On Jun 21, 2012, at 6:09 PM, Johan Åkesson wrote:
> Geoff Oxberry <goxberry <at> gmail.com> writes:
>> I posted a feature request ticket (#1678,
> http://projects.scipy.org/scipy/ticket/1678) about this on
>> the SciPy Dev Wiki, and Ralf Gommers suggested that I follow up on the
> scipy-dev mailing list.
>> To recap the gist of my ticket, there are problems for which DVODE (currently
> wrapped in
>> scipy.integrate.ode) are inadequate, such as in computational combustion. It
> would be helpful to
>> researchers in combustion to wrap updated numerical integration libraries
> (such as DASSL, DASPK, and
>> CVODE); DAE solver wrappers would also be very helpful (technically, DASSL and
> DASPK are DAE solvers, but
>> one thing at a time here).
>> Since some of these wrappers already exist in scikits.odes, would it be
> possible to merge them into
>> scipy.integrate.ode? If so, in the process, could the Sundials wrappers also
> be updated to operate with
>> Sundials version 2.5.0 instead of Sundials version 2.4.0? The newest version
> of Sundials contains only
>> minor changes to the API (a few integer arguments are changed to long integers
> to accommodate larger
>> problem sizes), and several bugs are fixed.
>> There have been many e-mails on the Sundials-users mailing list requesting a
> good, well-maintained and
>> supported Python interface to Sundials with a reputable institution behind it.
> It looks like
>> scikits.odes is the best-maintained Python interface out there, since
> pysundials and python-sundials
>> are no longer maintained, and the Assimulo documentation uses some
> nomenclature that is nonstandard in
>> numerical analysis (which makes me doubt the software). Furthermore, I know
> that users in the combustion
>> community, frustrated with this situation, have implemented their own wrappers
> to such solvers (see for
>> instance, https://github.com/jwallen/PyDAS, written by a colleague of mine).
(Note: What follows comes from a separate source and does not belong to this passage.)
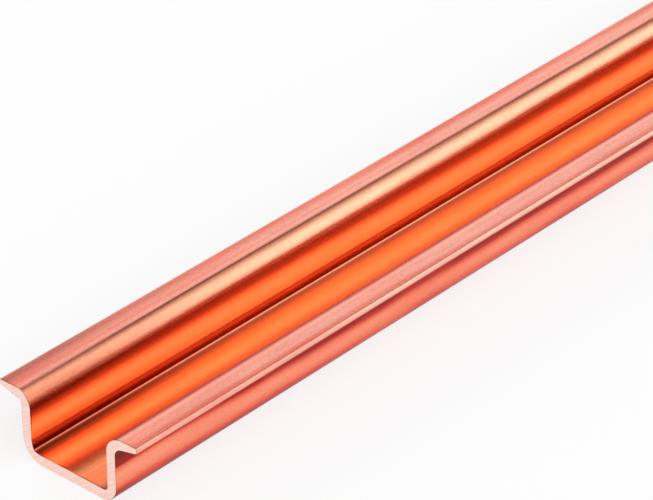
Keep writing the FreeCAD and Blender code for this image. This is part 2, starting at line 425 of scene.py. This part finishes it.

>> I am willing to help with this effort after I graduate (I am in the process of
> finishing my PhD) in a few months.
> Hi Geoff,
> I'm involved in the Assimulo development, and since Assimulo is mentioned in the
> post, I'd like to contribute some comments to the discussion. I think that
> Assimulo matches well the requirements mentioned in Geoff's post. The project is
> backed by an environment where departments at Lund University, Sweden, (notably
> the Center for Mathematical Sciences (www.maths.lth.se) and the Lund Center for
> Control of Complex Systems (www.lccc.lth.se)) collaborates with Modelon, a
> Lund-based company in the simulation and optimization industry. The project
> benefits from a mix contributions from academic research, ensuring sound
> numerics, and industrial applications, ensuring scalability to real world
> problems. The institutions involved in the development are committed to long
> term development and maintenance, which is one of the key differentiators to
> ensure quality in OSS projects.
> From early on, the goal of the Assimulo project has been to provide an easy to
> use and well documented front-end to a variety of integration algorithms – in
> addition to the Sundials solvers, we recently added interfaces to Hairer's
> Dopri5 and Radau codes, ODASSL and the Glimda solver. Additional solvers are
> planned for inclusion in the future. There was a publication recently that talks
> about Assimulo at the 2nd Joint International Conference on Multibody System
> Dynamics: http://www.control.lth.se/Publication/and_etal2012imsd.html.
> Through the Python-package PyFMI (www.pyfmi.org), Assimulo is conveniently
> connected to a wide range of state of the art tools for physical modeling,
> including AMESim, Dymola, JModelica.org, OpenModelica and SimulationX. The PyFMI
> package is based on the Functional Mock-up Interface Standard
> (www.fmi-standard.org), which is supported by a wide range of simulation tools.
> All input on how to improve Assimulo is very welcome!